Wydarzenia z ostatniego programu „Sanatorium Miłości” odbiły się szerokim echem w przestrzeni publicznej szerokim echem. Wszystko za sprawą Anity oraz Krzysztofa i Darka. Trójka uczestników postanowiła zażyć kąpieli w jacuzzi. Sęk w tym, że we trójkę.
Podczas wypoczynku doszło również do sytuacji, która zniesmaczyła Anitę. Darek zachowywał się wobec bowiem dość nieelegancko, dlatego w pewnym momencie kobieta zdecydowała o opuszczeniu wanny z ciepłą wodą.
Po wszystkim w internecie spadła na nią fala krytyki. Kobieta przerwała milczenie i zamieściła wpis na grupie fanów programu. Wyjaśniła całe zdarzenie z jej perspektywy.
Anita z „Sanatorium Miłości” przerywa milczenie. Zabrała głos ws. wydarzeń w jacuzzi
– Moi Drodzy! Znowu tyle awantury w sieci na temat mojej osoby. Drobny żart doprowadził do narodowej histerii.Chciałam wyjaśnić, że poszłam na randkę z Krzysiem i Darkiem dla zwykłego funu, była jedyną w swoim rodzaju, a i produkcja świetnie zadbała o atrakcyjność tej edycji. Oboje stali się moim przyjaciółmi, bardzo Ich polubiłam, więc bycie pomiędzy nimi nie stanowiło dla mnie żadnego problemu, nie byli już dla mnie obcy – napisała we wstępie seniorka.
– Randka była ustalona przez produkcję, idąc na nią nie wiedziałam co mnie czeka, a ponieważ nieraz siedziałam w jacuzzi czy saunie bardzo blisko, nie widziałam w tym nic złego. Kamery po przeciwnej stronie wymuszały też, że musieliśmy siedzieć obok siebie, a nie naprzeciwko. Powstała sytuacja jaka powstała. Chciałam też dodać, że mimo gromów lecących z nieba i zakończenia randki w taki sposób, jestem wdzięczna produkcji za wymyślenie takiego spotkania. Absolutnie nie żałuję, że się odbyło. Była to mimo wszystko jedna z lepszych randek w moim życiu, bardzo wesoła, prześmieszna i pełna adoracji ze strony moich przyjaciół, wzmacniająca moją kobiecość. Jak w wieku 60 lat z takiej propozycji nie skorzystać, pewnie już taka w moim życiu się nie zdarzy – dodała.

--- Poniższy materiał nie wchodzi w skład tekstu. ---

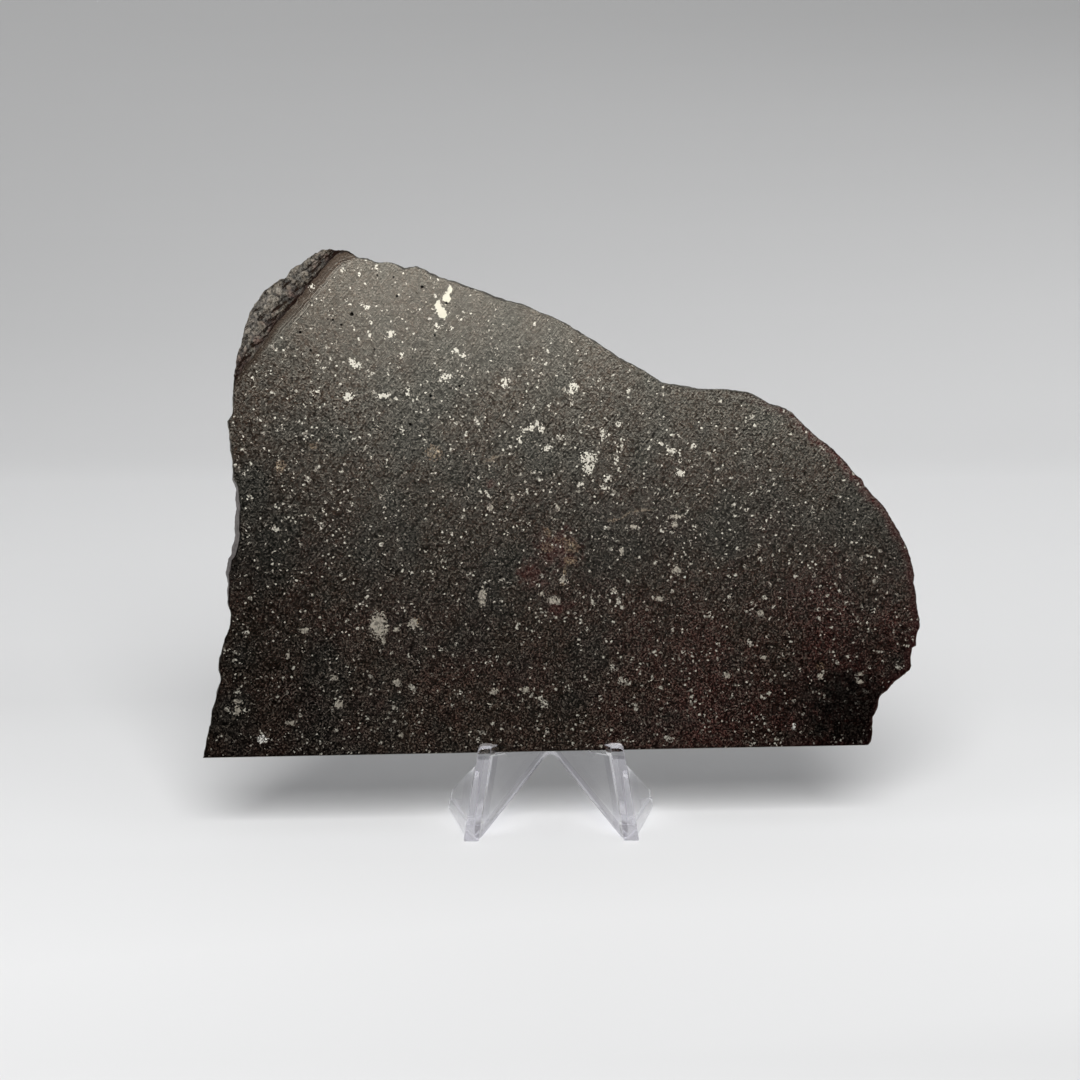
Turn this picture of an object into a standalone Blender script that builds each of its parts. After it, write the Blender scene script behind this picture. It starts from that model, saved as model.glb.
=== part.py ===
# A sawn slice of a stony meteorite, standing on its straight cut edge in a small clear moulded easel.
# Metres, +Z up, the sawn face towards -Y. The origin is on the table, under the middle of the whole object.
import math

import bmesh
import bpy
from mathutils import Euler, Vector, noise

MM = 0.001

# The slab: how thick it is, and how it stands in the easel.
SLAB_THICKNESS = 4.5 * MM
LEAN = math.radians(12.0)
YAW = math.radians(2.9)
SLAB_FOOT = Vector((0.0, 4.3, 17.45)) * MM  # its front bottom edge, over the middle of the easel
EDGE_STEP = 1.6 * MM  # spacing of the points along its natural edges
SAWN_STEP = 9.0 * MM  # spacing of the points along its sawn edge

# The broken strip at its upper left, and the side that bulges out behind the face at its left.
STRIP_DEPTH = 1.0 * MM
STRIP_ROUGHNESS = 0.35 * MM
STRIP_ROUGH_GROWTH = 10.0  # it is fully rough from a tenth of the way across
STRIP_GRAIN = 1.1 * MM
STRIP_FULL_WIDTH = 2.5 * MM  # where the strip is narrower than this, it is shallower too
SIDE_GRAIN = 2.4 * MM
BULGE_LEFT_OF = -55.0 * MM
BULGE_OUT = 1.1 * MM
BULGE_HEIGHT = 44.0 * MM
BULGE_REACH = 13.0 * MM

# The easel, in its own frame: x from its middle, y back from the front of its feet, z up from the table.
FOOT_OUT = 16.05 * MM  # the middle of a foot, from the easel's middle
LIP_OUT = 13.2 * MM
FOOT_WIDTH = 3.1 * MM
FOOT_HEIGHT = 3.5 * MM
FOOT_DEPTH = 4.0 * MM
POST_WIDTH = 2.8 * MM
POST_FRONT = 0.2 * MM
POST_DEPTH = 4.6 * MM
LIP_THICKNESS = 3.2 * MM
WEB_START = 1.6 * MM  # how far back the web's and the wing's middle planes meet the post
LIP_TOP = 19.4 * MM
LIP_ROUND = 1.2 * MM
LEDGE_HEIGHT = 17.1 * MM  # at the back of the lip
SLOT_WIDTH = 6.7 * MM
WEB_THICKNESS = 2.6 * MM
ARCH_HEIGHT = 10.3 * MM  # under the apex where the two webs meet
ARCH_FLAT = 2.2 * MM  # half the flat at the arch's apex
ARCH_BACK = 24.0 * MM  # how far back the webs are at the side of that flat
BACKREST_TOP = 48.0 * MM
WING_THICKNESS = 1.8 * MM
WING_HIGH = 14.8 * MM
WING_LOW = 4.1 * MM
WING_LENGTH = 20.9 * MM
WING_SPREAD = 0.22  # outwards for each metre back
WING_LEAN = 0.12  # inwards for each metre up
RAIL_WIDTH = 2.2 * MM
RAIL_HIGH = 3.45 * MM
RAIL_LOW = 2.4 * MM

# The slab's outline in millimetres on its sawn face: right of the easel's middle, and up from the sawn edge.
SAWN_EDGE = ((-69.4, 0.0), (64.2, 0.0))
RIGHT_EDGE = (
    (64.8, 0.7), (65.1, 2.7), (65.3, 5.5), (66.3, 7.7), (66.8, 9.7), (68.7, 11.4), (69.1, 12.2),
    (71.4, 13.9), (72.9, 15.0), (73.2, 15.8), (73.3, 18.1), (73.5, 19.6), (74.2, 19.9), (74.5, 22.0),
    (75.1, 23.7), (75.0, 25.4), (74.5, 29.4), (73.9, 32.8), (74.2, 33.9), (74.1, 34.9), (73.5, 37.6),
)
TOP_EDGE = (
    (72.6, 39.9), (71.2, 42.9), (69.8, 45.6), (68.3, 48.1), (66.1, 50.3), (64.4, 52.3), (63.7, 53.8),
    (62.0, 55.2), (60.1, 57.7), (58.1, 59.9), (55.0, 62.2), (52.8, 64.3), (51.3, 65.6), (50.1, 67.0),
    (48.7, 68.1), (46.2, 68.9), (44.0, 69.9), (41.6, 71.4), (38.2, 72.2), (31.1, 72.4), (26.1, 73.3),
    (23.6, 73.7), (20.7, 75.8), (15.1, 78.9), (10.5, 82.0), (5.3, 85.2), (1.5, 87.4), (-1.9, 88.7),
    (-4.5, 89.9), (-8.9, 91.1), (-12.8, 92.7), (-15.8, 93.7), (-18.5, 94.7), (-21.1, 95.5),
    (-23.6, 96.9), (-25.4, 97.6), (-27.6, 97.2), (-29.7, 98.1), (-31.3, 98.5), (-33.6, 98.6),
    (-35.3, 99.3), (-37.1, 99.4), (-38.8, 100.6),
)
STRIP_OUTER_EDGE = (
    (-40.1, 101.1), (-43.1, 101.3), (-44.3, 101.4), (-47.0, 99.7), (-48.3, 98.4), (-50.4, 97.4),
    (-51.7, 95.8), (-54.2, 94.4), (-55.8, 93.1), (-57.8, 90.7), (-58.9, 88.7), (-59.9, 85.9),
    (-60.7, 82.9), (-61.5, 80.4), (-62.2, 76.2),
)
STRIP_INNER_EDGE = (
    (-39.9, 100.5), (-41.3, 100.0), (-43.0, 98.2), (-45.8, 95.2), (-47.6, 93.2), (-49.5, 90.8),
    (-52.3, 87.8), (-53.8, 86.2), (-55.2, 83.9), (-56.7, 82.1), (-57.8, 80.4), (-59.0, 79.1),
    (-60.6, 77.0), (-61.6, 75.8),
)
LEFT_EDGE = (
    (-62.3, 73.2), (-62.5, 70.4), (-62.6, 68.4), (-63.5, 67.0), (-63.2, 63.2), (-63.0, 60.9),
    (-62.7, 58.1), (-62.8, 55.5), (-62.2, 53.7), (-62.2, 49.7), (-62.6, 47.3), (-62.5, 44.1),
    (-63.1, 41.3), (-63.9, 39.4), (-64.4, 37.2), (-64.2, 33.8), (-64.0, 30.3), (-63.5, 28.2),
    (-63.7, 26.3), (-64.9, 23.4), (-65.8, 19.7), (-66.0, 17.5), (-65.7, 15.7), (-66.5, 12.5),
    (-67.5, 9.3), (-67.8, 6.9), (-68.7, 3.5), (-69.4, 0.0),
)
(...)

Anita z „Sanatorium Miłości” odniosła się też do krytyki internautów. – Brak klasy kobiety, to pojęcie bardzo płynne. Brakiem klasy może być również skąpstwo, chamstwo, obłuda, a ja jestem osobą szczodrą, kulturalną, szczerą i odważną.Jesteśmy jednak społeczeństwem niezwykle nietolerancyjnym i wiele pracy przed nami zanim osiągniemy poziom myślenia prawdziwie europejski.Spójrzcie na siebie Drodzy hejterzy i zastanówcie się czy macie klasę i wysoką kulturę osobistą.Myślę, że nie. Serdecznie pozdrawiam – zakończyła.